All the known species of trees and shrubs may be successfully grown in almost any kind of soil not beyond average moisture, dryness, or tenacity. In some soils, however, they thrive better than in others, and the timber produced generally varies in quality according to the soil. Thus, a rich soil, while it contributes to the rapid growth of the coniferous tribe, renders their timber less durable; and the same law holds, more or less, with every other species of tree.
The influence of climate on trees is much greater than that of soil; for, whilst many trees grow on any soil, every tree may be said to have its particular climate; that is, a climate in which, the soil and other circumstances being suitable, it will produce the largest and most enduring timber.
Hence, when we take the geographical range of any species, we find, what may be called a central climate, where it attains its largest size; and as it recedes from this climate, by latitude or elevation, into one either colder or hotter, it gradually diminishes in size, till it at last appears in the form of a shrub.
Thus the common oak, which in Britain attains its largest size in Sussex and Hampshire, dwindles into a shrub on the mountains of Scotland and in the north of Africa; its degeneracy being occasioned in the one case by extreme cold, and in the other by extreme heat.

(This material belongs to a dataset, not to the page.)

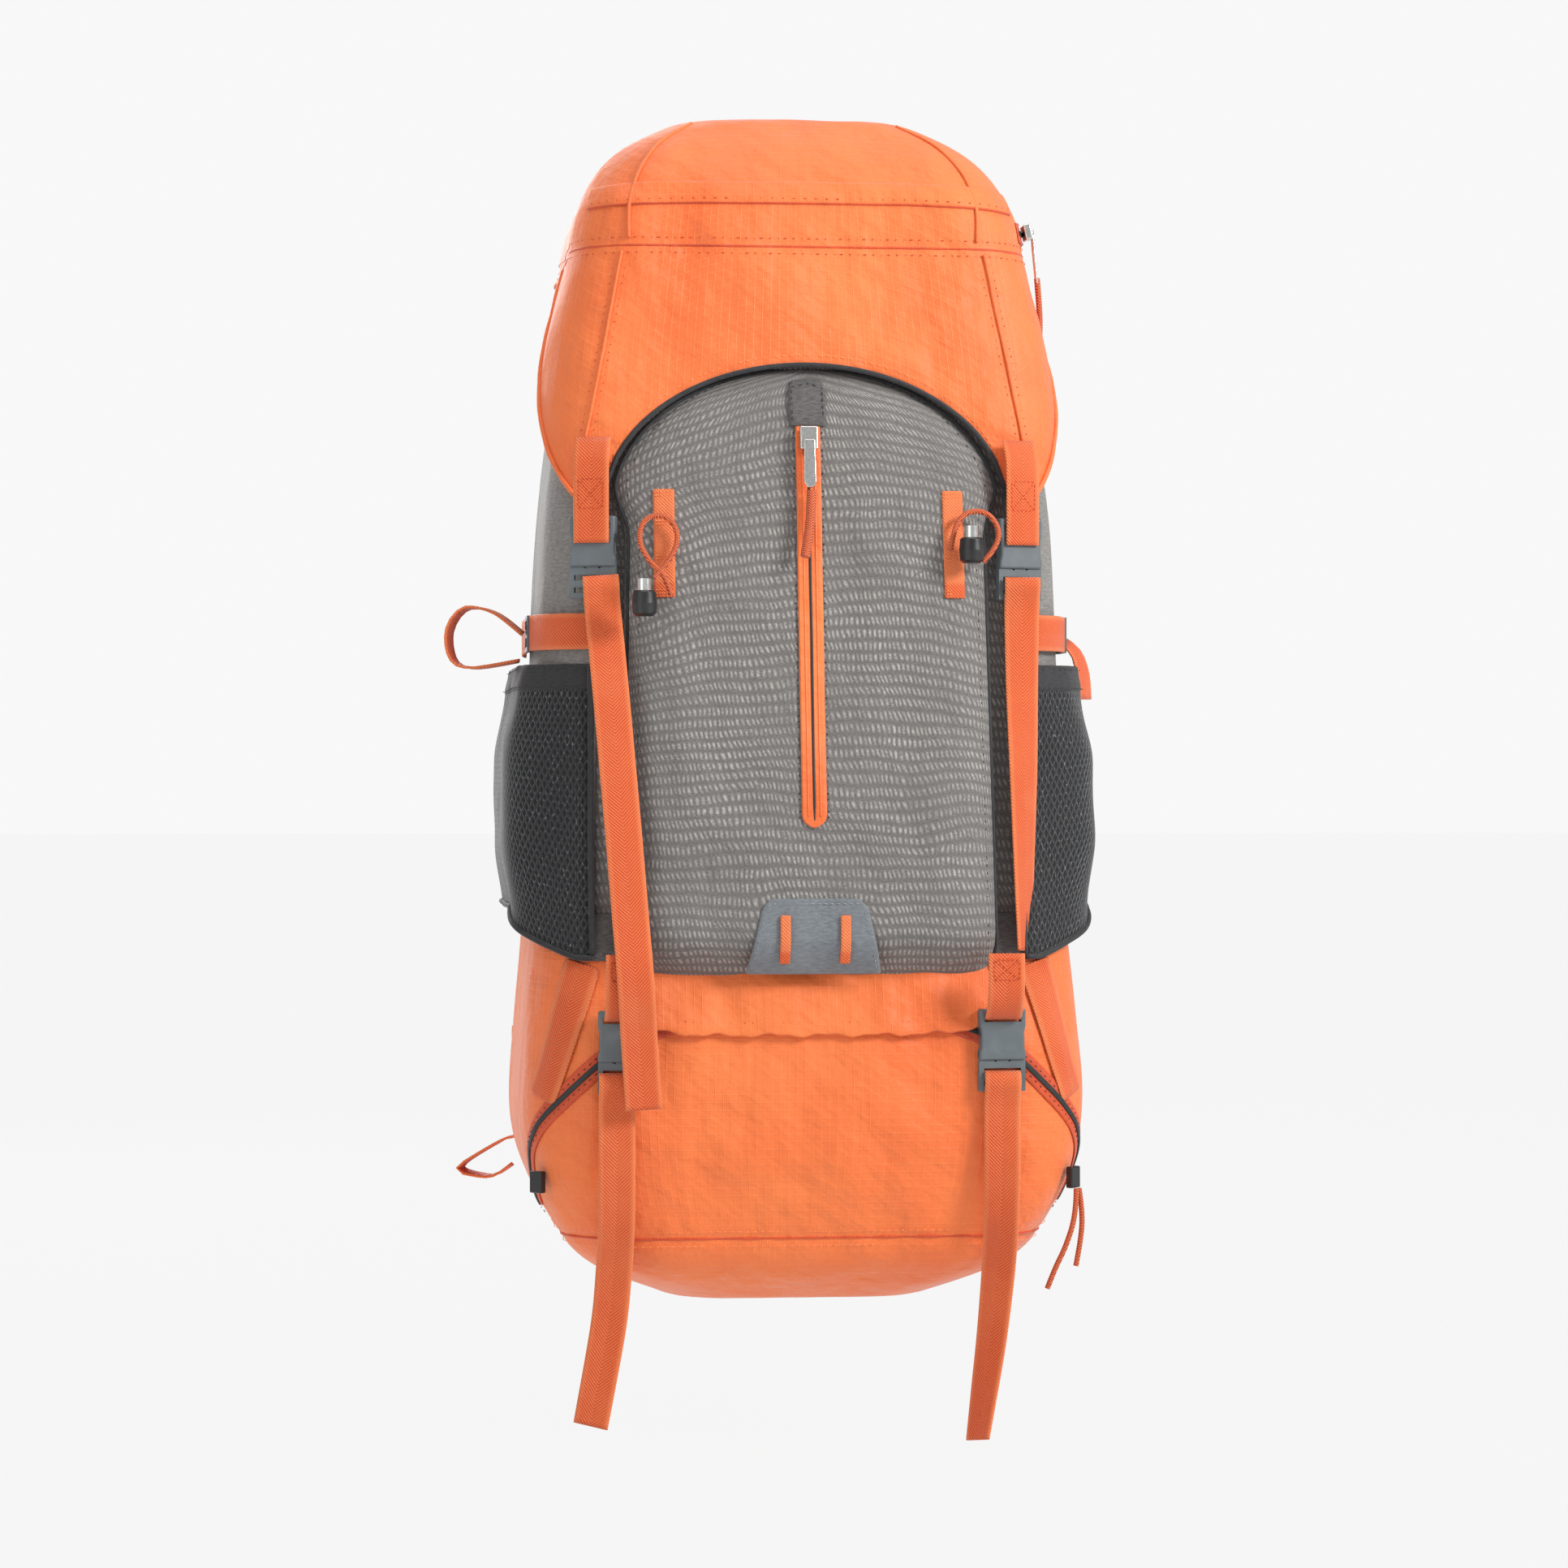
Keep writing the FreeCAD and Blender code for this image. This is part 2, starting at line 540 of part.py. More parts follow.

Even within Britain the absolute character of trees, relatively to climate, is obvious. The English or narrow-leaved elm, supposed to be a native of Asia Minor and of China, attains a large size near London, producing a great bulk of timber in a short period, and ripening its seeds; while in Scotland it is considered only an ornamental tree. The Lombardy poplar, which in the central countries of England attains 125 feet in height in fifty years, is seldom seen of timber size in Scotland. The sweet chestnut and walnut, cultivated both for fruit and timber in many parts of England, can rarely be grown with profit for either purpose north of Newcastle.
Climate may be considered in regard to the average yearly and monthly temperature, and the degree of atmospheric moisture. A high annual temperature is no proof that a climate is suitable for trees; but a high summer temperature is suitable for many kinds, though the winter temperature may be very low.
Thus the oaks and other trees of North America, attaining there a prodigious size, survive a winter as cold as that of St Petersburg, where no native oaks are found; but North America enjoys a very high temperature during summer, which rapidly develops the foliage, and matures the young shoots, enabling them to withstand the most rigorous winter. The much larger rainfall of that portion of America, as compared with St Peterburg's, has doubtless important bearing on the question.
In England the average temperature of the year is as great as that of the oak countries of the United States; but summers in the former country are comparatively cold, moist, and more cloudy; and though its winters are much milder than those of the latter, the spongy, unripened, young shoots are always more or less injured by frost. Again, in a mild climate, the trees of those countries which have a severe winter come into leaf earlier in the spring than the indigenous trees, and frosts often occurring at that season, they are liable to injury.
Evergreen trees form an important division of the vegetable kingdom; and of these there are two classes, distinct relatively to climate and temperature. The first comprises the conifers, which endure a degree of cold as great as that in which any deciduous tree thrives; and the second, the broad-leaved evergreen trees, such as the holly, box, laurustinus, laurel, evergreen oak, cork-tree, and the evergreen magnolia, trees of comparatively mild climates, and always indigenous on islands or on continents at low elevations, and at no great distance from the sea: hence the large number of evergreen trees which grow well in Britain, compared with those which survive the winter in the same latitude on the Continent.
A small proportion only of the trees cultivated in Britain are indigenous. Some are natives of other parts of Europe, and about two-thirds of the whole are from North America. Of these North American trees there are scarcely any worth cultivating in Britain for their timber, the summer not being sufficiently hot and light to bring the timber to maturity.
The most useful trees of Britain are those which are indigenous, such as the oak, ash, broad-leaved elm, Scotch pine, &c.; or those found in the same hemisphere and in the same parallels of latitude, such as the larch, spruce, silver fir, &c. of all trees cultivated in Europe, the most valued for the strength and durability of its timber is the common oak; and next perhaps to it, the larch.
The trunk of the oak, when freed from the soft or outer wood, and thoroughly seasoned by exposure to the air, will last an unknown period of time in buildings and machines. The common European oak is more durable as timber than any of the American oaks, even when grown in America, unless we except the live oak (Quercus virens); and no timber equals it for ship-building, except the teak of India.
The most generally useful timber grown in Britain ins the Scotch fir; but as this is imported from the north of Europe, and a substitute for it from North America, it is not planted in Britain so extensively as it otherwise would be.
The timber of the larch is more durable than that of the Scotch fir; but being apt to warp, and not so easily worked, it is less convenient for house-carpentry and joinery.
The timber of the common ash is valuable in the construction of agricultural instruments and machines, and it is one of the few woods which are almost as valuable when young as when mature.
The wood of the broad-leaved elm is strong and durable, but that of the English and Dutch elms is less so. The wood of the poplar and of the willow, when exposed to constant atmospheric changes, speedily decays; but when thoroughly seasoned, and kept perfectly dry, it is very durable.